While naysayers of this lofty intent cite the tremendous tax break that will occur, Gellert said, “Patagonia leadership was expecting the discussion of the tax benefit of their new structure, but tax avoidance was never part of the decision to give the company away. With the family, it was very clear from the beginning. There were two goals that were focused on: Create a structure that could ensure the integrity and the values of Patagonia and cash flow the environment in more meaningful ways now.” He also said, “We are actually one of the few companies that have lobbied consistently and publicly for higher taxes particularly in support of climate legislation.”

Professor Theodore Levitt, Are You Listening?

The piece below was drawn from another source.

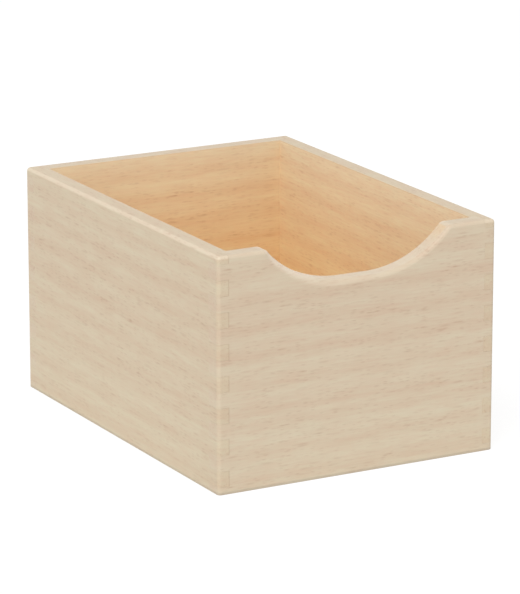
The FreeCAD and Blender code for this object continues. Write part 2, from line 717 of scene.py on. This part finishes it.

Theodore Levitt, author of the seminal thesis and book, Marketing Myopia, opined that most business leaders need to broaden their answer to the question: “What business are you in?” Chouinard’s answer is brilliant: “We’re in business to save our home planet.” He expanded, “While we’re doing our best to address the environmental crisis, it’s not enough. We needed to find a way to put more money into fighting the crisis while keeping the company’s values intact.”

The Clarion Call

“It’s been nearly 50 years since we began our experiment in responsible business, and we are just getting started. If we have any hope of a thriving planet—much less a thriving business—50 years from now, it is going to take all of us doing what we can with the resources we have. This is another way we’ve found to do our part. Despite its immensity, the Earth’s resources are not infinite, and it’s clear we’ve exceeded its limits. But it’s also resilient. We can save our planet if we commit to it,” states Chouinard

The “we” includes you and me. Patagonia is the real deal and has been so for its lifetime. We need more visionary leaders like Chouinard who know how to balance profit with purpose and have a North Star that keeps them authentic, transparent and uncompromisingly honest. Patagonia is a role model for any business and validation that doing well is also doing good.